Well hello again my 25-50 year old,
kinda sad, white friends. The Nobody Loves Us
countdown continues today.
If you
don't know what you're looking at right now, I've decided to
countdown my 20 favorite Morrissey Non-Singles each weekday until the
Mozfather's concert October 29th
at The Orpheum.
Here's what the
list looks like so far:
20. One Day Goodbye
Will Be Farewell
19. Driving Your
Girlfriend Home
18. Munich Air
Disaster 1958
17. Seasick, Yet
Still Docked
16. I Don't Mind If
You Forget Me
15. Sister I'm A
Poet
14. On The Streets I
Ran
Which brings us to #13 on the list:
Key Line:
“When we go, we all will go, so, you see, I'm
never alone...”
Calling Kill Uncle an “up-and-down” album is a little bit like describing coffee as “caffeinated” or my blogging style as “tedious.” It seems obvious. Still, the spotty album ends on a high with “There's A Place In Hell For Me And My Friends.”

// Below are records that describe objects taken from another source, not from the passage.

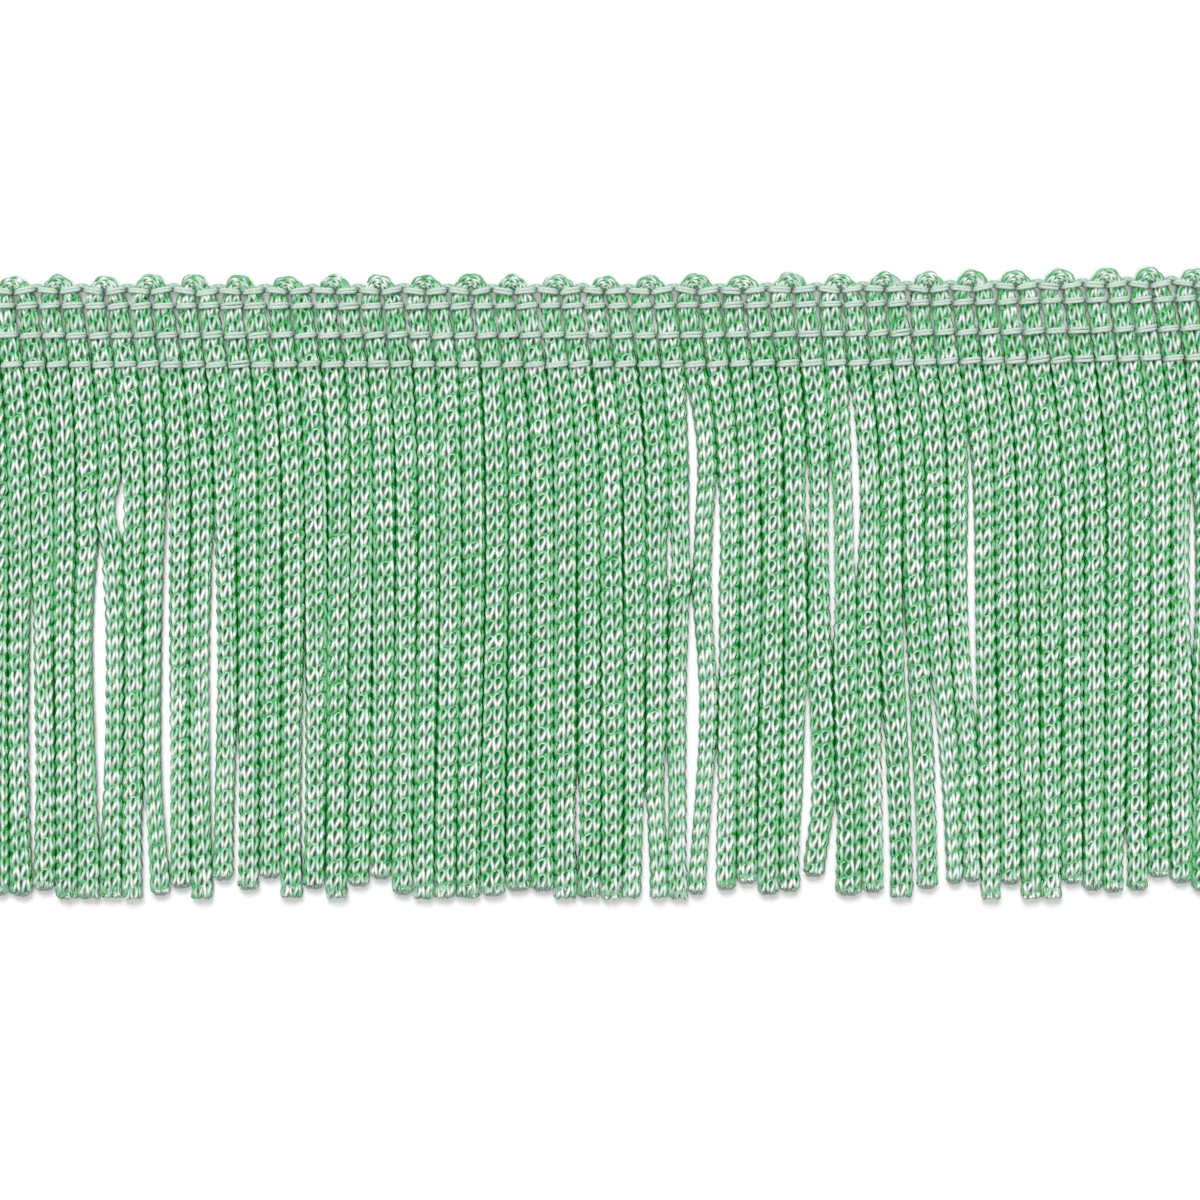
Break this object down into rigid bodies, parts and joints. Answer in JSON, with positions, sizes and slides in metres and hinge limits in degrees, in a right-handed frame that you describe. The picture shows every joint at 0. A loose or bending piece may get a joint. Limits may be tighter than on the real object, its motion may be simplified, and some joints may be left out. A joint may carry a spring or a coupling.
{
  "type": "chainette fringe trim",
  "caption": "Flat cut length of chainette fringe: knitted cord laid in hairpins that loop over at the top edge, bound by rows of chain stitch and cut along the bottom.",
  "frame": {"origin": "middle of the heading's flat back, halfway along the trim and halfway up the heading between the lowest and highest stitch rows", "axes": "+X along the trim, +Y across it from the fringe towards the looped edge, +Z out of the trim's face; the strands hang towards -Y"},
  "size_m": [0.105, 0.0514, 0.0021],
  "materials": {
    "cord": "lustrous knitted rayon cord, pale mint green",
    "heading_thread": "matte spun two-ply thread, pale mint green"
  },
  "bodies": {
    "root": {"fringe": "cord", "chain_row_1": "heading_thread", "chain_row_2": "heading_thread", "chain_row_3": "heading_thread", "chain_row_4": "heading_thread"}
  },
  "joints": []
}
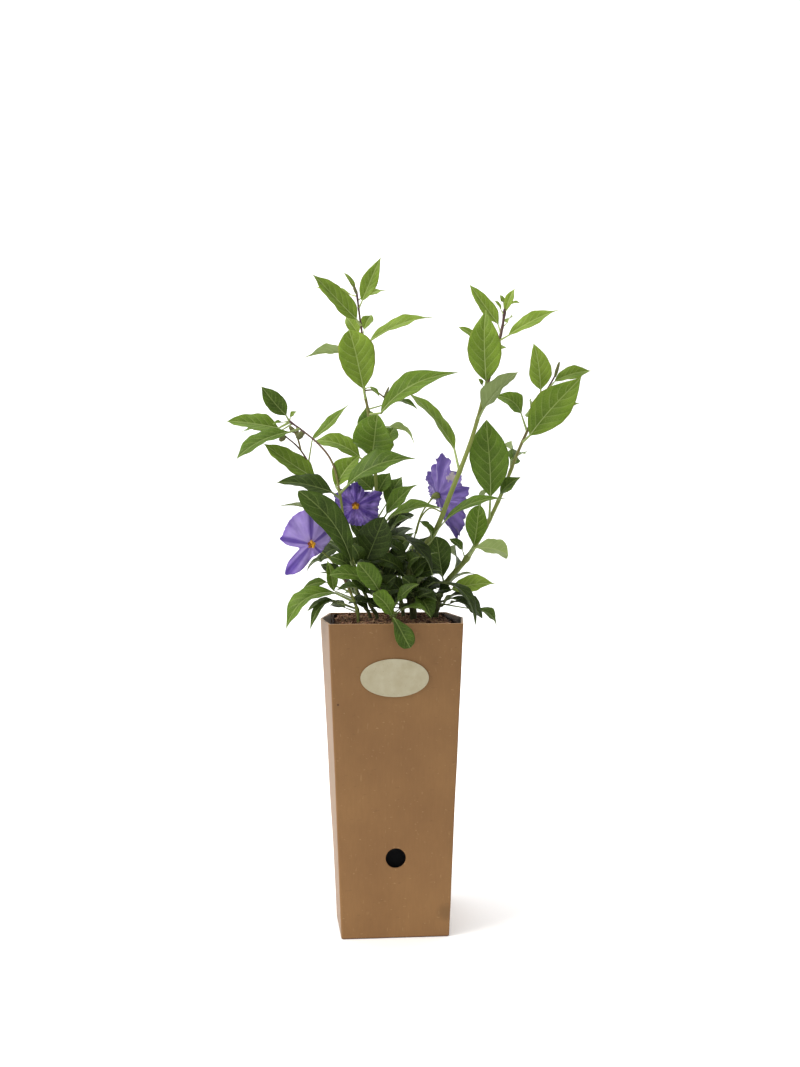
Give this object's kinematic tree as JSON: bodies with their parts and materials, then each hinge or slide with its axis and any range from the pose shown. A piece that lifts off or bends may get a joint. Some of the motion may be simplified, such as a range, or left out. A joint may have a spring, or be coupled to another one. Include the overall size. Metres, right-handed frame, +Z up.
{
  "type": "potted blue potato bush",
  "caption": "Young flowering shrub with leafy stems and violet blooms, in a deep square nursery pot that stands in a tapered card sleeve.",
  "frame": {"origin": "middle of the sleeve's foot, on the surface that it stands on", "axes": "+Z up, the sleeve's front panel with the label and the round hole faces -Y, +X to the right as seen from the front"},
  "size_m": [0.2186, 0.105, 0.3898],
  "materials": {
    "kraft_board": "matte",
    "label_paper": "matte",
    "black_plastic": "satin",
    "peat": "matte",
    "foliage": "satin",
    "petal": "satin",
    "anther": "satin"
  },
  "bodies": {
    "root": {"card_sleeve": "kraft_board", "oval_label": "label_paper", "nursery_pot": "black_plastic", "soil": "peat", "centre_stem": "foliage", "right_stem": "foliage", "far_right_stem": "foliage", "left_stem": "foliage", "budded_stem": "foliage", "low_left_spray": "foliage", "front_spray": "foliage", "rear_spray": "foliage", "left_corolla": "petal", "middle_corolla": "petal", "right_corolla": "petal", "left_anthers": "anther", "middle_anthers": "anther", "right_anthers": "anther"}
  },
  "joints": []
}
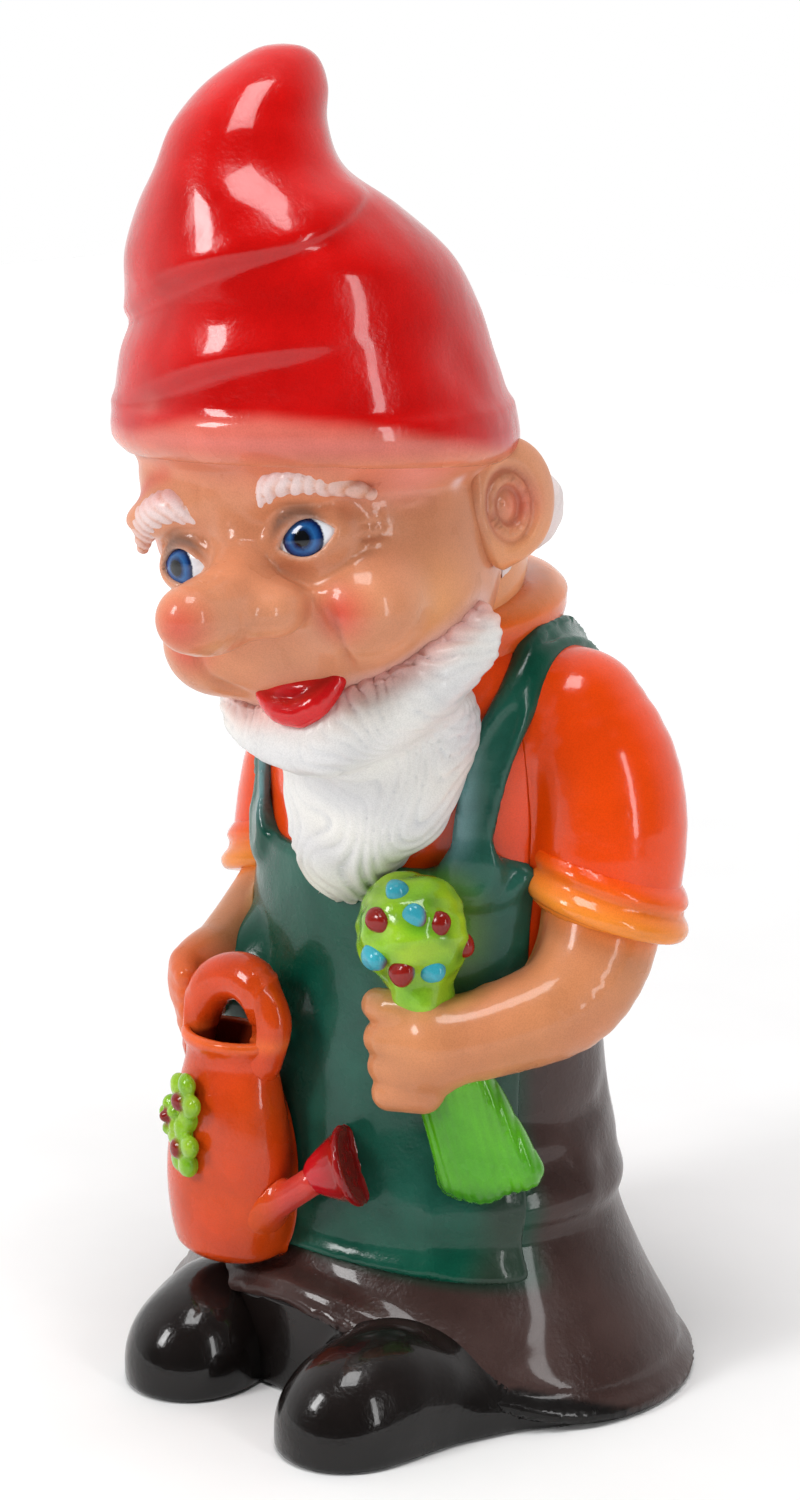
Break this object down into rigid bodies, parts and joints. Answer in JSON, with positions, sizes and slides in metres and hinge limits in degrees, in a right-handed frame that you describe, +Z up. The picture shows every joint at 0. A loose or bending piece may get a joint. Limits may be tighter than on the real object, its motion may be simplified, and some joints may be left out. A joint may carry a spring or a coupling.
{
  "type": "garden gnome",
  "caption": "Moulded garden gnome with red hat, white beard, apron, watering can and posy, standing on a flat base with a push-in filler plug.",
  "frame": {"origin": "on the ground in the figure's mid-plane, 25 mm in front of the middle of the base", "axes": "+Z up, the gnome faces -Y, its left hand is at +X"},
  "size_m": [0.316, 0.3362, 0.678],
  "materials": {
    "skin": "glossy lacquer over airbrushed skin tone",
    "hat_red": "glossy lacquer over red paint",
    "shirt_orange": "glossy lacquer over orange paint",
    "apron_green": "glossy lacquer over green paint",
    "trouser_brown": "glossy lacquer over brown paint",
    "boot_black": "glossy black paint",
    "hair_white": "glossy lacquer over white paint",
    "eye_paint": "glossy white with a painted blue iris",
    "lip_red": "glossy red paint",
    "can_orange": "glossy lacquer over orange paint",
    "leaf_green": "glossy lacquer over yellow-green paint",
    "blossom_paint": "glossy dabs of dark red and blue",
    "plug_plastic": "plain moulded plastic"
  },
  "bodies": {
    "figure": {"trousers": "trouser_brown", "base_plate": "boot_black", "boot_left": "boot_black", "boot_right": "boot_black", "shirt": "shirt_orange", "collar": "shirt_orange", "neck": "skin", "sleeve_left": "shirt_orange", "sleeve_right": "shirt_orange", "cuff_left": "shirt_orange", "cuff_right": "shirt_orange", "forearm_left": "skin", "forearm_right": "skin", "apron": "apron_green", "strap_left": "apron_green", "strap_right": "apron_green", "head": "skin", "ear_left": "skin", "ear_right": "skin", "eye_left": "eye_paint", "eye_right": "eye_paint", "eyebrow_left": "hair_white", "eyebrow_right": "hair_white", "lips": "lip_red", "beard": "hair_white", "hair": "hair_white", "hat": "hat_red", "hat_brim": "skin", "can_body": "can_orange", "can_handle": "can_orange", "can_spout": "can_orange", "can_rose": "lip_red", "can_flower": "leaf_green", "bouquet_head": "leaf_green", "bouquet_blossoms": "blossom_paint", "bouquet_wrap": "leaf_green"},
    "plug": {"filler_plug": "plug_plastic"}
  },
  "joints": [
    {"name": "plug_slide", "type": "slide", "parent": "figure", "child": "plug", "axis": [0, 0, -1], "range_m": [0, 0.02]}
  ]
}
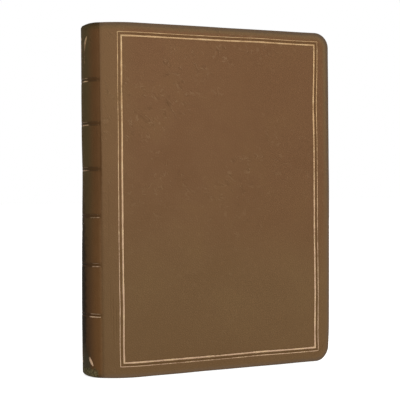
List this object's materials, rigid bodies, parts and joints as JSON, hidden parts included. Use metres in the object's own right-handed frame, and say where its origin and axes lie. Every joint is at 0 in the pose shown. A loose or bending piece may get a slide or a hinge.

After trying on many different hats over the course of the album,
Morrissey finds himself back in the same place that gave us songs
like “Please, Please, Please Let Me Get What I Want” and “I
Won't Share You.” While “There Is A Place” is not on par with
those classics, it does share the same structure (just some sparse
instrumentation and Mozzer's pleas) and the same bizarrely backward
optimism. It even punches in under 2:00.
Over what sounds vaguely like a church hymn, Morrissey seems prepared
to lament the fate awaiting him & his company. However, he
quickly makes it clear that the “place reserved for me and my
friends” is more badge than a banishment. “When we go, we all
will go...” is a line used to justify the way of living he's
undertaken. You see, he's not alone. Something akin to the old,
“50,000 Elvis fans” cliché.
This being Morrissey, of course, his biting English sense of
self-deprecation delivers the most memorable line of the song. “All
that we hope is when we go our skin, blood, and our bones don't get
in your way, making you ill, the way they did when we lived...”
There is no way Morrissey was taking his place in the underworld
without taking one last shot at those who took him for granted.
While
the song is a perfect closer for Kill Uncle,
a slight, understated moment on an album sorely lacking both. When
the track re-emerged a few years later in rockabilly form it seemed,
on it's surface, to be a bit of an injustice. Try to imagine a
rockabilly version of “Please, Please, Please...” or “I Won't
Share You.” Seems blasephemous, no?
(Quick
live sidenote: When I saw Mozzer in Chicago on the Ringleader
tour the show closed with an expanded, full band version of “Please,
Please, Please Let Me Get What I Want.” Now, that song is so good
that even a dubstep version of it would kill, but I was still left
with a bad taste in my mouth that such a perfectly fragile song could
be pounded into submission like that.)
And yet, I'm actually a big fan of the rockabilly version that appeared as a b-side to the My Love Life single. As I mentioned in the “Driving Your Girlfriend Home” post, my love of Mozzer stems from his ability to wrap that voice around a hook more than the actual lyrics in the hook. I feel like the braggadocio aspect of the song really shines through on this version. Listen to the way he elongates “bonneesss...” The seething is palpable. Anyway, I'm firmly in the “Rockabilly Version” camp. But that's just me.